Instruction → Which lines below hold the word "that"? Copy all of them.

++++ Data for processing ++++

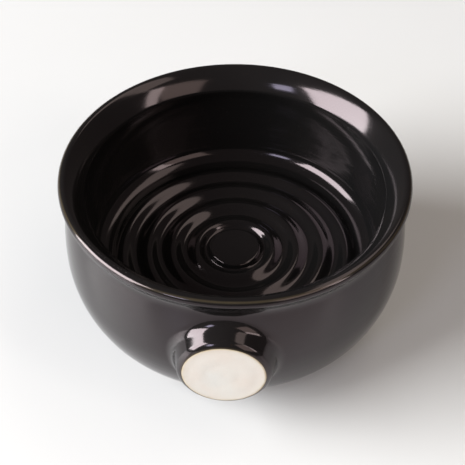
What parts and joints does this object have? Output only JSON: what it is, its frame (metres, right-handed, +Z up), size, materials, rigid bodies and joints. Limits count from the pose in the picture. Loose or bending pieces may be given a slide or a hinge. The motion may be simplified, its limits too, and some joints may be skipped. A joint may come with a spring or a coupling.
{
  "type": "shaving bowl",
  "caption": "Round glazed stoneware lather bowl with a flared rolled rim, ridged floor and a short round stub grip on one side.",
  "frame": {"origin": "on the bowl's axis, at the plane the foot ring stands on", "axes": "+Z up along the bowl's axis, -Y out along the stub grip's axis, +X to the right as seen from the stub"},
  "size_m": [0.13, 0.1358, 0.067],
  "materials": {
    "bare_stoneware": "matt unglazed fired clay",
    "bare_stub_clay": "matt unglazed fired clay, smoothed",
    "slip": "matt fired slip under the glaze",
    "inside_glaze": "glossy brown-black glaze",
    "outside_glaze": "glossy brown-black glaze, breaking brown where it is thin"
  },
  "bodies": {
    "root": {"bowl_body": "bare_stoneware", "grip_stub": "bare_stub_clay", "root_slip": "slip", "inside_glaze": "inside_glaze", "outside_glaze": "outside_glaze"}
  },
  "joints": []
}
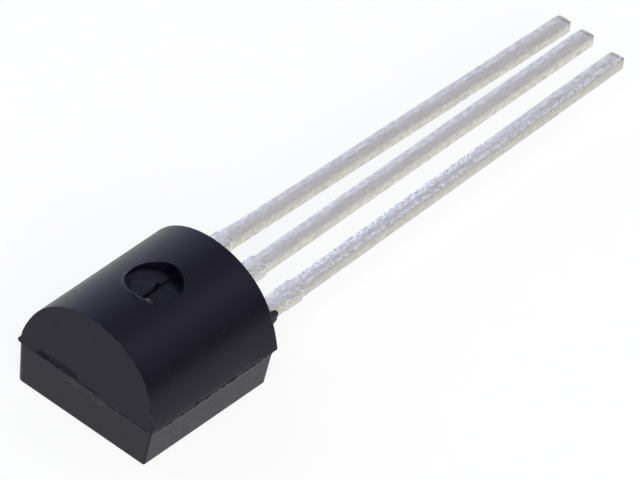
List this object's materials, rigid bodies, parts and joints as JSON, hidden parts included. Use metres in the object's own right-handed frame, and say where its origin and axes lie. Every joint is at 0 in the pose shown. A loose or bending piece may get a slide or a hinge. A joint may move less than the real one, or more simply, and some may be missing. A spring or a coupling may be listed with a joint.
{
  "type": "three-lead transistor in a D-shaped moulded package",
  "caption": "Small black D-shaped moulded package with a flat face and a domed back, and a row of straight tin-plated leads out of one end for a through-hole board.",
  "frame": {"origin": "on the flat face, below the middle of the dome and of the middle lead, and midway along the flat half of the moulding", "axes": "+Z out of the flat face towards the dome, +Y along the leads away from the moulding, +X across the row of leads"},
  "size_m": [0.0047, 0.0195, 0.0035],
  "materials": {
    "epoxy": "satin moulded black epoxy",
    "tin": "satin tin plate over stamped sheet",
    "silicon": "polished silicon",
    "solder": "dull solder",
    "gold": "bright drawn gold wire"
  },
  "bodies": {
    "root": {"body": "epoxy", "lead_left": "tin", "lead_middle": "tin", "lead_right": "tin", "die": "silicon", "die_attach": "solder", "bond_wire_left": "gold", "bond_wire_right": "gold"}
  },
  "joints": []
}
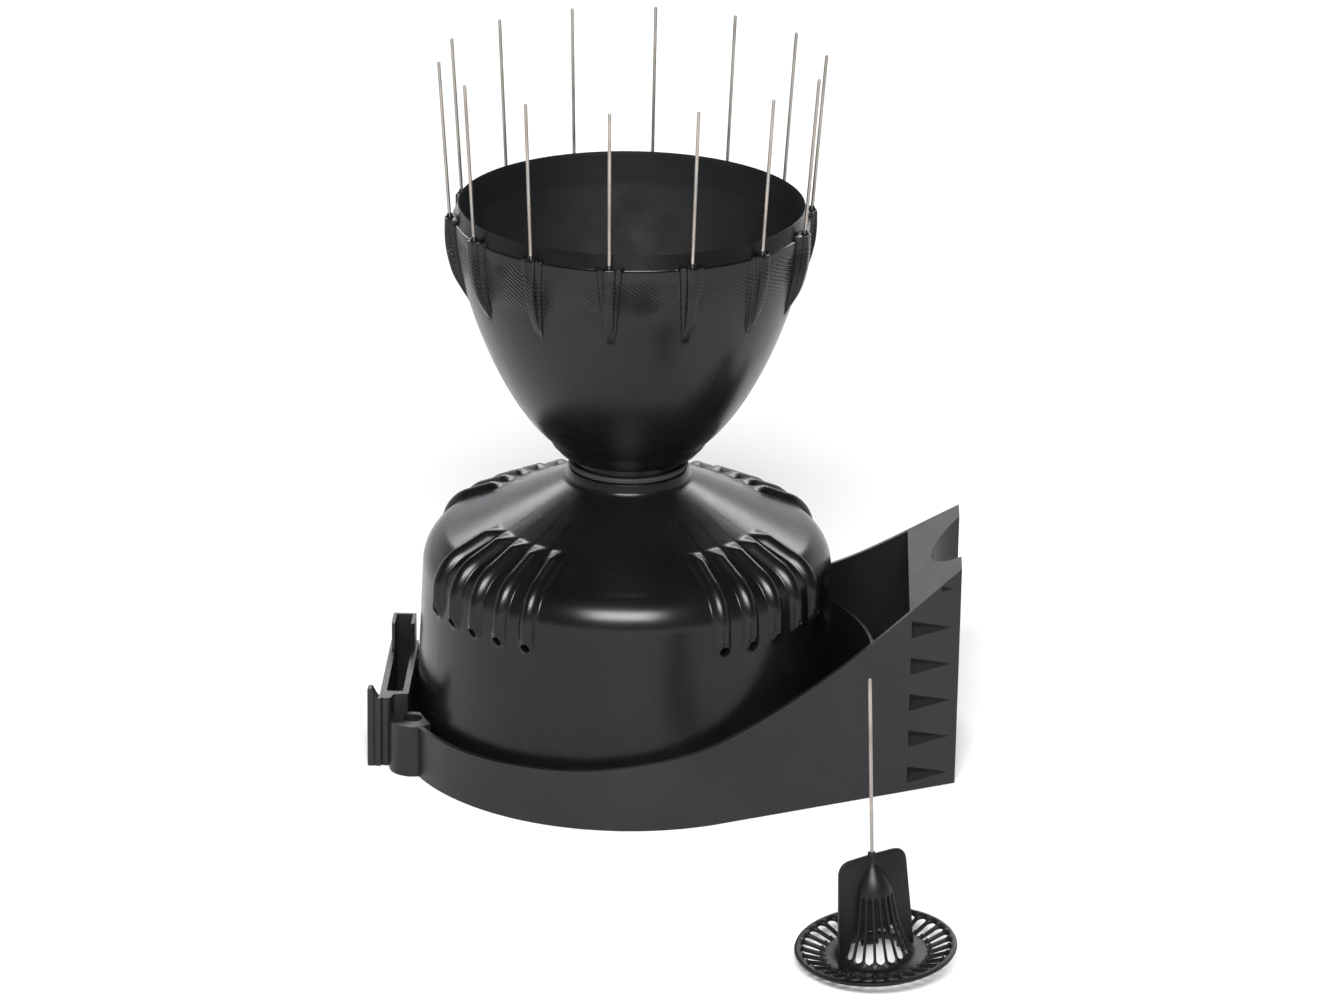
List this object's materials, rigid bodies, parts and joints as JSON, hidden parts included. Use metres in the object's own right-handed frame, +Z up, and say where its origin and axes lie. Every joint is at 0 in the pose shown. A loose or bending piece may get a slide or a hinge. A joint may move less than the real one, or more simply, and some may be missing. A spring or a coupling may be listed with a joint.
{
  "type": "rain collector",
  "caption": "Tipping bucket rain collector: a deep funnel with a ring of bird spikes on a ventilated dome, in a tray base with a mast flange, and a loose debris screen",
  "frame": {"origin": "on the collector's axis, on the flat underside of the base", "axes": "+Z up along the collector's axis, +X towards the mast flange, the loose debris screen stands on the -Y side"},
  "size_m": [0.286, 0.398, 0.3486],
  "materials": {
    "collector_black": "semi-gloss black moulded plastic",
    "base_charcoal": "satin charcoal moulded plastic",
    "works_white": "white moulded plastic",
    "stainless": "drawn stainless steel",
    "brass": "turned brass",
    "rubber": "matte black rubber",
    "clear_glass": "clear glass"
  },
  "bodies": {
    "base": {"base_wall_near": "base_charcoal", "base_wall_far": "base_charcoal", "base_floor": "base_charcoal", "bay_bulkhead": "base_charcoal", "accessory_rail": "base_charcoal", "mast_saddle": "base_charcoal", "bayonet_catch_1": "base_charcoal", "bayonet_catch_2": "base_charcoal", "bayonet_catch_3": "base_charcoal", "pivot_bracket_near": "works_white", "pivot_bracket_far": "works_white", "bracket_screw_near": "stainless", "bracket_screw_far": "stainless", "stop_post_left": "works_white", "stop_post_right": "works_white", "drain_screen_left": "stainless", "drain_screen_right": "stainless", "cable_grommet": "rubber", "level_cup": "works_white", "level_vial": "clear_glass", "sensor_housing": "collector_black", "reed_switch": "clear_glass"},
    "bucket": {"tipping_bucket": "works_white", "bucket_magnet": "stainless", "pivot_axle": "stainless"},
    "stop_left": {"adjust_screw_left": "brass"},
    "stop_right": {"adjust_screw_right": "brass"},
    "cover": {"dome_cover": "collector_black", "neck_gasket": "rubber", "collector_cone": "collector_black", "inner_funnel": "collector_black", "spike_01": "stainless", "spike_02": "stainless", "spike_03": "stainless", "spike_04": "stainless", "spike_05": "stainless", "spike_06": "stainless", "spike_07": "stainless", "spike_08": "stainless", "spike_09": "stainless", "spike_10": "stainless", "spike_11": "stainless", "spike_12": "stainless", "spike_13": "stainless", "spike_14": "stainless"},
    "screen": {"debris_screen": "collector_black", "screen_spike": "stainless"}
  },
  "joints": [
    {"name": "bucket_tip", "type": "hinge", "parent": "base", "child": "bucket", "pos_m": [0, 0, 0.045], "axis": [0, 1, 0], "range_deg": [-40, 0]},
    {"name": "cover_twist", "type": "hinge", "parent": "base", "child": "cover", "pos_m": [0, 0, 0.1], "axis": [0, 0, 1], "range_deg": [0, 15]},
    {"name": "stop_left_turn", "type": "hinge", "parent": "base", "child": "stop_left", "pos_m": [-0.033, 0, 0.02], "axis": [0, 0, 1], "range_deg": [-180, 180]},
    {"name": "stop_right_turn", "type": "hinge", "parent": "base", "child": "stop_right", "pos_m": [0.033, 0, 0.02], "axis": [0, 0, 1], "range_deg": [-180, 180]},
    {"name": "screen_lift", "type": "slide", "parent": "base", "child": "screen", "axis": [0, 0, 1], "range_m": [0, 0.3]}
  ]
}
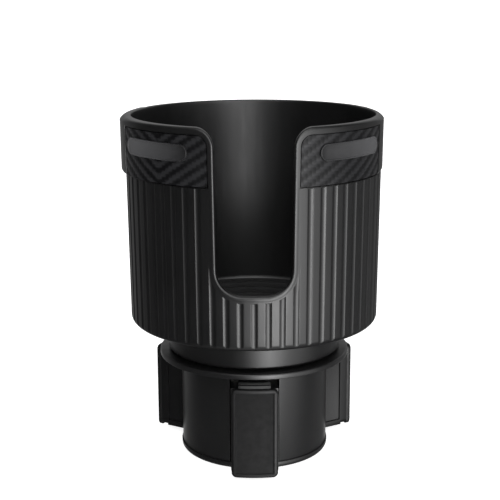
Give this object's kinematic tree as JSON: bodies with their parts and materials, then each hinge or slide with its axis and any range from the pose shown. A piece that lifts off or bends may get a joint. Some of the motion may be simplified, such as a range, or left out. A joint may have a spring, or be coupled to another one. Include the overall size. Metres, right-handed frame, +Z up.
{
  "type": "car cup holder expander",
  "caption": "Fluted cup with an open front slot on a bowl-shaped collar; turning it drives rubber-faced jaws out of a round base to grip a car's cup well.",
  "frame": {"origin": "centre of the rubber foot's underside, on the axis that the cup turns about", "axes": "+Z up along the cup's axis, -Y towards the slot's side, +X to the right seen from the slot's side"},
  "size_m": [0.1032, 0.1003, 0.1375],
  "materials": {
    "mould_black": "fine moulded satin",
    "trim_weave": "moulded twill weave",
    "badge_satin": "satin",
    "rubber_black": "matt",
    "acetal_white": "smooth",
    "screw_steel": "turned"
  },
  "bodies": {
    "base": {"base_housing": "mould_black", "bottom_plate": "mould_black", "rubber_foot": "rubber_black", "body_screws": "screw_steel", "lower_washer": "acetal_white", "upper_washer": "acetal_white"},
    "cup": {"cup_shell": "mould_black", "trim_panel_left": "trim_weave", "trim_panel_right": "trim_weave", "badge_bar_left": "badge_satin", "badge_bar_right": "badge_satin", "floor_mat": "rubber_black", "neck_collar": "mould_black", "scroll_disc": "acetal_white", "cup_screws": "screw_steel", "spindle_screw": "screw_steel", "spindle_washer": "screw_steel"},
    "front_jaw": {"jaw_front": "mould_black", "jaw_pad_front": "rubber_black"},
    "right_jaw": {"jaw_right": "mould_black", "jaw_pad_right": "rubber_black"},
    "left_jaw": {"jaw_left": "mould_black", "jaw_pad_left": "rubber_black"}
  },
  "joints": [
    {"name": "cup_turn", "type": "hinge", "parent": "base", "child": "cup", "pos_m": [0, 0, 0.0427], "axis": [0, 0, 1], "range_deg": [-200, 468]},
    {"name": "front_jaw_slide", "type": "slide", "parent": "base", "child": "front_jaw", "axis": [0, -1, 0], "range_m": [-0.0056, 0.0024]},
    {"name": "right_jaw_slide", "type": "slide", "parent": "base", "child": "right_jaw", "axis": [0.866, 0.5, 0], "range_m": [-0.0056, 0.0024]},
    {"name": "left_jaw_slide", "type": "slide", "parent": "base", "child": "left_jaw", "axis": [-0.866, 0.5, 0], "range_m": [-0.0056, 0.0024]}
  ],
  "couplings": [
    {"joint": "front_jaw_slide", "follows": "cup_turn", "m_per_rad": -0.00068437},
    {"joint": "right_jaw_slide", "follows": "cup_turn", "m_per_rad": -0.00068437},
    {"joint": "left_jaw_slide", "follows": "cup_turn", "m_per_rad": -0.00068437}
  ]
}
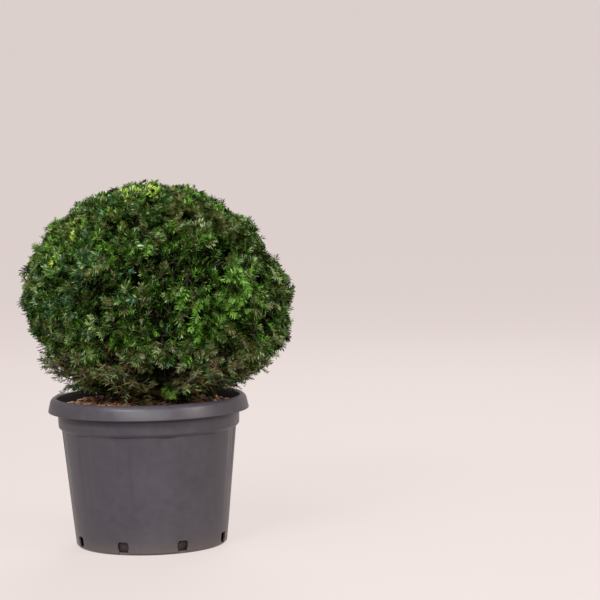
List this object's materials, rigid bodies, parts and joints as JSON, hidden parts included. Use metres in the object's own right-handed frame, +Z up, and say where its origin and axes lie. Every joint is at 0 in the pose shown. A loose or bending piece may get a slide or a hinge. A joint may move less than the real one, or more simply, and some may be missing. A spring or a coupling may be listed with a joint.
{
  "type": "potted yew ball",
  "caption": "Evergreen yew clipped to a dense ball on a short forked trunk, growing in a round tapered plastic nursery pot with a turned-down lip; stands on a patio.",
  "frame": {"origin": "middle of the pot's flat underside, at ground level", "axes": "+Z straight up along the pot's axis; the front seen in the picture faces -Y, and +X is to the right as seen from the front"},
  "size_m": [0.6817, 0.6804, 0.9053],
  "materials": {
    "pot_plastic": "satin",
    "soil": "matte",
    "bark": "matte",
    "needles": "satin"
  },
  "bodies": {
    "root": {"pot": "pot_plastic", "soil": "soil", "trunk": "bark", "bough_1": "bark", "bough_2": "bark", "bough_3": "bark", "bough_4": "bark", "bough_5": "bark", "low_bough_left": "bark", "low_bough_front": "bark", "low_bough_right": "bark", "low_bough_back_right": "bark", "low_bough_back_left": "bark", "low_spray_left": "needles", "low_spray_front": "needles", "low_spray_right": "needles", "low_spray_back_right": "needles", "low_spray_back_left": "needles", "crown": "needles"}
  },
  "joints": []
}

++++

Final result →
Give this object's kinematic tree as JSON: bodies with their parts and materials, then each hinge or slide with its axis and any range from the pose shown. A piece that lifts off or bends may get a joint. Some of the motion may be simplified, such as a range, or left out. A joint may have a spring, or be coupled to another one. Include the overall size. Metres, right-handed frame, +Z up.
  "frame": {"origin": "centre of the rubber foot's underside, on the axis that the cup turns about", "axes": "+Z up along the cup's axis, -Y towards the slot's side, +X to the right seen from the slot's side"},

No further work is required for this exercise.